The Flintstones in Viva Rock Vegas (review)

Dumb as a Box of Rocks

I’ve heard of suffering for your art. But I don’t think I should have to suffer for someone else’s art. Not that The Flintstones in Viva Rock Vegas qualifies as art — in fact, it could only be called a “creative” endeavor in the widest, most liberal use of the term. Yes, images that had never been seen before were committed to film. But why?

Anyone who has watched TV in the last 40 years will be familiar with the premise of the cartoon series The Flintstones, which was basically The Honeymooners cast back into a fantasy Paleolithic era, minus the latter show’s desperate, heart-wrenching comedy. Dinosaurs and humans coexist side by side, and allegedly humorous stone-age adaptations of modern technology — a pterodactyl’s beak is a record player; a brontosaurus is a construction crane — make life virtually indistinguishable from the 1950s.
Why anyone decided to make a live-action version of this unfunny show in the first place is anyone’s guess, except that Hollywood is so creatively bankrupt that any ancient TV show is fair game for a retread. Why a sequel was commissioned is clear: 1994’s The Flintstones made an appalling $350 million worldwide. Which just goes to show that people will watch anything.
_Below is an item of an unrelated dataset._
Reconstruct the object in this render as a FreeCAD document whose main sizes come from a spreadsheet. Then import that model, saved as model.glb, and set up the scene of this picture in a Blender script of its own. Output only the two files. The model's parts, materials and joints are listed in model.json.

So now we are presented with The Flintstones in Viva Rock Vegas, for which I blame George Lucas, for igniting the current rage for the prequel. Viva Rock Vegas rewinds us to the time when Fred Flintstone (Mark Addy: Jack Frost, The Full Monty) and his pal Barney Rubble (Stephen Baldwin) first meet Wilma Slaghoople (Kristen Johnston: Austin Powers: The Spy Who Shagged Me) and Betty O’Shale (Jane Krakowski: Go), the caveladies who will become their wives. In a boring and trite twist, Wilma turns out to be a poor little rich girl, heir to the Slaghoople fortune and intended for Chip Rockefeller (Thomas Gibson: Eyes Wide Shut), who, in a boring and trite twist, is handsome, wealthy, and — wait for it — a complete and utter jerk. So she runs away from the family mansion to live as a normal, poor person in Bedrock, where she moves in with Betty and falls in love with Fred, working stiff and lovable moron. Wilma’s mother, Pearl (a frightening Joan Collins), is not amused. Chip, the bastard, connives a plan to marry Wilma anyway. Wacky class comedy and prehistoric angst ensues.

Or tries to, anyway. Viva Rock Vegas is painful in a way I never imagined a film could be, and disturbing in a way that a movie intended for children should never, ever be. Screenwriters Deborah Kaplan and Harry Elfont have much to answer for in their obvious and unamusing script — this is the kind of movie in which, when Fred, whining that he’s lonely, says to Barney that “it’s not like something will drop out of the sky and change your life,” well, something drops out of the sky and changes his life.

The something is the blobby little alien known as The Great Gazoo (Alan Cumming: Eyes Wide Shut), who has come to Earth to study the mating habits of humans. He will (sort of) engineer the meeting between the guys and the girls, but before that he will assume that Fred and Barney are a mating pair, merely because they live together and Gazoo catches Barney lying atop Fred. Ick. I mean, not that there would be anything wrong with that, except that Viva Rock Vegas will make it wrong, with way too much sexual innuendo of all flavors standing in for jokes. Another embarrassing and unsettling scene finds Fred and Barney disguised as showgirls in a Rock Vegas casino, in full makeup and skimpy little dresses — it wants to evoke Some Like It Hot but in this cartoony context, it’s just weird and uncomfortable. By the time the drag Barney gets into a bitch-slap fight with the bizarrely effeminate Mick Jagged (also Cumming) — the lead singer of the Stones, natch — I was in desperate need of a shower. I’m sure the children in the audience were scarred for life.

Culpability also lies with director Brian Levant (who also made the depressing Jingle All the Way), for choosing a soundtrack of inappropriate current pop hits, for frequently jarring edits, and for allowing the design team to get away with cramming so much junk into the backgrounds that it’s impossible to distinguish much of anything at all, including the few genuinely clever jokes. (Blink and you miss the sideshow carnival attraction of “nature’s freak,” the “40-year-old man”… but then, the rest of the movie defeats the joke anyway, with Wilma’s mother trying to hide the fact that she’s close to twice that age.)

I suppose if flick filosophizing is my art, then sitting through agonizing clunkers like Viva Rock Vegas qualifies as my suffering for it. But I was afraid the three friends who accompanied me — and hence suffered for my art — were ready to bean me when it was over.

“I wanna go home!” a small child sitting behind me screamed through the second half of this waste of celluloid. Kid, so did I.